Monday, September 24, 2012


Photo by Ewan

My daughter loves balloons.  I suppose most kids like them, but for some reason this twelve year-old absolutely is crazy for them.  Earlier this summer in August I found myself driving all over town in a vain attempt to find a place to purchase helium-filled balloons to ensure that her birthday celebration would be perfect.

I went to our normal place to buy cheap balloons, the Dollar store.  As a "value" kind of guy I learned quickly that it is the same helium in those balloons and it is simply a waste to pay more at a grocery store or one of those party stores.  Why pay $2 or $3 when you can pay $1?  Unfortunately, to my surprise, I was told they didn't have any helium.  I shrugged this off and went to another discount store only to find that they too didn't have helium.  In desperation, I shrugged off my frugal ways and went to the local high-end grocery and party stores knowing that they would have the gas to fill the balloons to make the birthday perfect.  Not a chance.

Once I got home I couldn't resist doing some research to attempt to find the cause for this apparent balloon nightmare, the issue it seems has several causes.

First, there has been some maintenance of a helium pipeline in West Texas.  This pipeline carriers 30% of the world's supply of the lighter-than-air gas.  The July pipeline update caused supplies to be rationed.

Helium production facilities in Algeria, Poland, and Australia also have production stoppages or slowdowns.

There is another  reason though that as the pipeline was shuttered we saw major supply disruptions.  It seems the world is in a transitional phase as a hand-off is happening where government is essentially going to turn over responsibilities to private industry and the transfer of responsibilities is less than perfect.

In Amarillo, Texas the US government runs the Federal Helium Reserve.  This natural cavern is the depository for most of the US supply of helium.  In the 1920's as a result of the war effort, the US government took over the responsibilities of maintaining supplies of the important gas and still does today.  In 1996 though, Congress passed legislation to terminate government control of the reserves and get out of the business handing it to private industry in 2015.

Since we are only two and a half years away, it is important to see new supplies of helium coming on line from private companies here in the US, however firms in the industry complain that the government's role in the Helium Reserve is causing problems for any new producer.  This issue is that the US government sells its current supplies at below market production costs (some say as much as 20% below) and therefore any new firm cannot compete.  While several firms might take the plunge and brave initial losses to gain a foothold in the space, there are other issues that muddy the water.  Congress is now considering extending the handoff period and therefore adds more uncertainty to the industry.  Why would any business invest and face losses when there is the threat that the US government won't exit and won't stop distorting the market?  This is just another example of how the government OR NOW THE THREAT OF THEIR ACTION simply destroys capital investment and job creation.  This is the exact issue we see now in the broader economy and why employers are refusing to hire.  They believe they will face greater taxation, greater regulation, and greater unknown burdens from the encroaching hand of government.  Why would you do more for potentially less?  Why would you take risk if you might get crushed by the government?

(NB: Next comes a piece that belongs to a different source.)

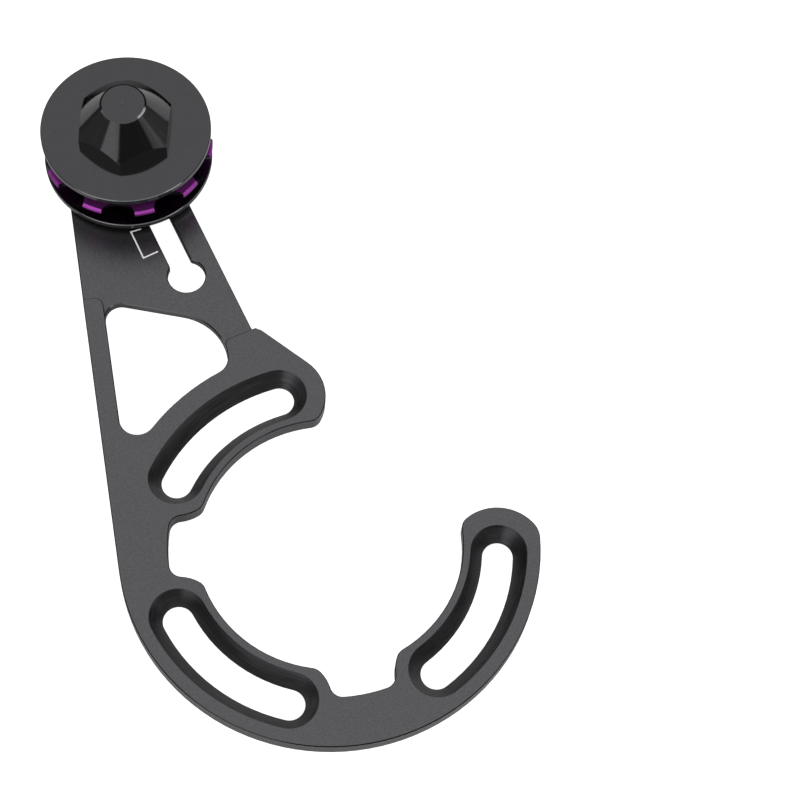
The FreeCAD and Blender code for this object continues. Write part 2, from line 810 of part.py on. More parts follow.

(International Balloon Association)
 "The BLM is currently legislated to operate through 2015 with 10-15 years of reserves on hand. The crude helium suppliers that currently feed the pipeline are seeing a reduction in production and there is only one new plant scheduled to come on stream in the US in the next three years. As plants in Qatar,Algeria, and Russia become fully operational they will be expected to supply the growing demand in Asia and the Middle East allowing US exports to slow down. Depending on the pace of growth in the US helium market, the US may become an importer of helium from the new foreign sources previously mentioned.  Until that time, technological research to decrease the need for helium as an input to the production of other goods and services is underway while the science and medical industries look for ways to recapture and recycle helium." 

Helium is very critical in MRI technology as helium cools the magnets that are the key components in the imaging devices that are used in the medical fields.  If helium is not available, the MRI magnets will melt.  The industry cannot deal with shortages of the important gas.

In reality, there really isn't a shortage, I think we are just seeing some short term disruptions that will pass.  The key will be to ensure that a good handoff exists between government and private firms and that as international supplies come on line that US suppliers make strong connections to make sure we can continue maintaining an uninterrupted supply of this important resource.

I wanted to highlight a couple of the firms in this space.  Ultimately, I don't think helium's shortage or lack of it makes much of a difference to either of these firms, but it is a good opportunity to look at some firms I normally don't watch.  Based on the charts of Praxair and Airgas, I don't think I would touch them for a long play at all.  PX is at the lower portion of an ascending channel and is facing stiff overhead resistance.  I don't think it would take much to drop into the up 90's.  In addition, its paltry 2% yield doesn't make it an attractive yield candidate either.